Türkiye Triatlon Federasyonu Başkanı Bayram Yalçınkaya tören sonrası, triatlon camiasının önde gelen isimlerinden Alpay Akhun'a Triatlon Forum için bazı açıklamalarda bulundu:
"Bakanlığımızın önümüzdeki yıl 24 vakıf üniversitesi ile başlattığı milli sporcu bursuna bizden de Milli Sporcumuz Muzaffer Gür başvurarak burstan faydalandı. Bilindiği gibi sporcularımız ve velilerimiz her zaman 'spor mu, okul mu' ikileminde kalıyorlardı. Ben bu girişimi, bu yönden çok önemsiyorum. Çünkü her ikisini beraber yürütebilmenin yolu açılmış oldu.

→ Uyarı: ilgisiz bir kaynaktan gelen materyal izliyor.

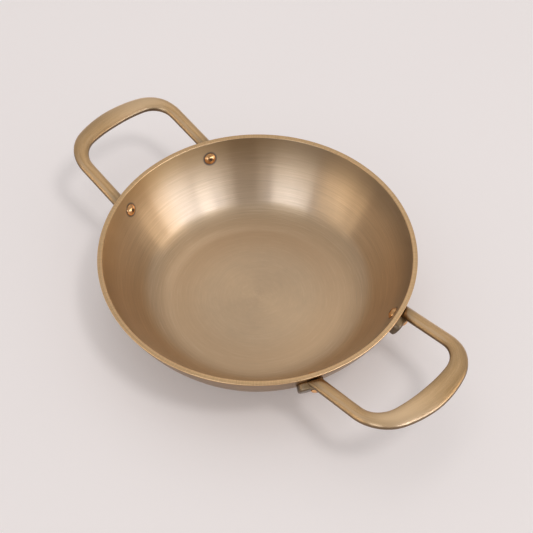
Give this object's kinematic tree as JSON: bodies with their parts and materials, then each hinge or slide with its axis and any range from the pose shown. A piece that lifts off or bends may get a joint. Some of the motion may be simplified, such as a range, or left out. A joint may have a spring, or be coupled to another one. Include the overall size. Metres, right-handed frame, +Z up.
{
  "type": "kadai pan",
  "caption": "Round open brass pan with a flat rim, curved side and flat bottom, and riveted loop handles that stand out from its side for lifting.",
  "frame": {"origin": "middle of the flat bottom, at the level the pan stands on", "axes": "+Z up out of the open mouth; +X along the line of the two handles, towards the right handle; +Y across, towards the back"},
  "size_m": [0.3752, 0.24, 0.0698],
  "materials": {
    "bowl_brass": "satin, brushed in rings inside and across the rim",
    "handle_brass": "satin, a little darker and more antique than the bowl",
    "rivet_copper": "polished copper"
  },
  "bodies": {
    "root": {"bowl": "bowl_brass", "right_handle": "handle_brass", "left_handle": "handle_brass", "right_front_rivet": "rivet_copper", "right_back_rivet": "rivet_copper", "left_front_rivet": "rivet_copper", "left_back_rivet": "rivet_copper"}
  },
  "joints": []
}
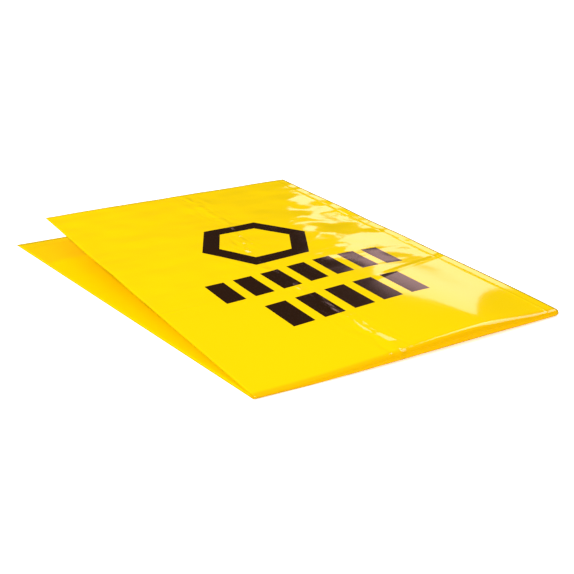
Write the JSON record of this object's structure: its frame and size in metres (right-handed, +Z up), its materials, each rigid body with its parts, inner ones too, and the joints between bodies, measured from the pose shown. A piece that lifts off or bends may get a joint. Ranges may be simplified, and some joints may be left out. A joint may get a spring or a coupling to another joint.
{
  "type": "waste bag",
  "caption": "Flat gusseted polythene waste bag, new and empty, lying folded once across with its mouth half sprung up over its sealed half.",
  "frame": {"origin": "on the surface that the bag lies on, below the middle of its bounding box", "axes": "+X along the fold, +Y from the fold towards the mouth and the bottom seal, +Z up"},
  "size_m": [0.382, 0.511, 0.0305],
  "materials": {
    "yellow_film": "glossy"
  },
  "bodies": {
    "root": {"bag": "yellow_film"}
  },
  "joints": []
}
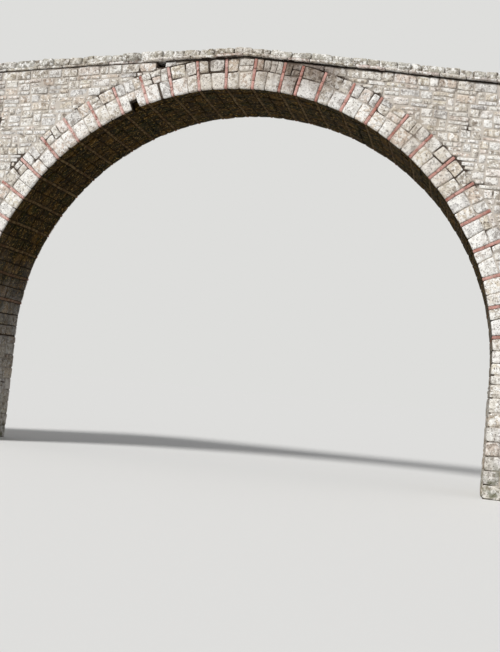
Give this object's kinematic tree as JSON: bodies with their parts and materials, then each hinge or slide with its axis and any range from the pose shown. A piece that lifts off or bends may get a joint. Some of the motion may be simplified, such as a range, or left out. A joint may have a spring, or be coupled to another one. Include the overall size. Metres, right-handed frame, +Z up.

Sayın Cumhurbaşkanımız toplantıda bu imkanın daha da genişletilmesi gerektiğini söyledi. YÖK Başkanı Sayın Yekta Saraç da törende bulunuyordu ve ben Sayın Cumhurbaşkanımızın bu söyleminden sonra sadece vakıf üniversitelerinde değil devlet üniversitelerinde de bu imkanın oluşacağına inanıyorum. Ancak şunu da belirtmek istiyorum; bu imkandan yararlanan sporcularımızın da üniversiteye girince sporu bırakmamaları, spora daha sıkı sarılmaları gerekiyor. Çünkü bizim branşımız özellikle üniversite ve sonrasında yapılacak düzenli çalışmalarla olimpiyat seviyesine ulaşılabilecek bir branş. Burada tekrar sporcumuzu, ailesini ve antrenörünü kutluyorum. Umuyorum ki bu imkandan önümüzdeki yıllarda çok daha fazla sporcumuz yararlanacaktır."